UN MANQUE D'INFORMATIONS SUR LES BESOINS DE PLACEMENTS EN ESAT...
Créées par la loi du 11 février 2005, les maisons départementales des personnes handicapées (MDPH), placées sous tutelle administrative des conseils départementaux, ont vocation à constituer un guichet départemental unique d'accueil, d'information et de conseil à destination des personnes handicapées. En leur sein, les commissions des droits et de l'autonomie des personnes handicapées (CDAPH) sont notamment compétentes pour se prononcer sur l'orientation des personnes handicapées et les mesures propres à assurer leur insertion professionnelle, après une évaluation des besoins de ces dernières par des équipes pluridisciplinaires.

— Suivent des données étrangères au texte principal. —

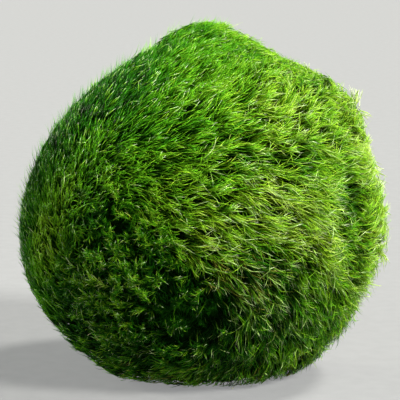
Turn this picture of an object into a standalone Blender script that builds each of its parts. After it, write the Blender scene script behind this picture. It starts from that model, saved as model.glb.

Les personnes sont orientées en ESAT sur décision motivée de la CDAPH, dont la durée de validité ne peut être inférieure à un an ni excéder cinq ans, sauf dispositions législatives ou réglementaires contraires.
L'orientation des personnes handicapées en ESAT est ainsi proposée lorsque la CDAPH a constaté que « les capacités de travail ne leur permettent, momentanément ou durablement, à temps plein ou à temps partiel, ni de travailler dans une entreprise ordinaire ou dans une entreprise adaptée ou pour le compte d'un centre de distribution de travail à domicile, ni d'exercer une activité professionnelle indépendante »11(*).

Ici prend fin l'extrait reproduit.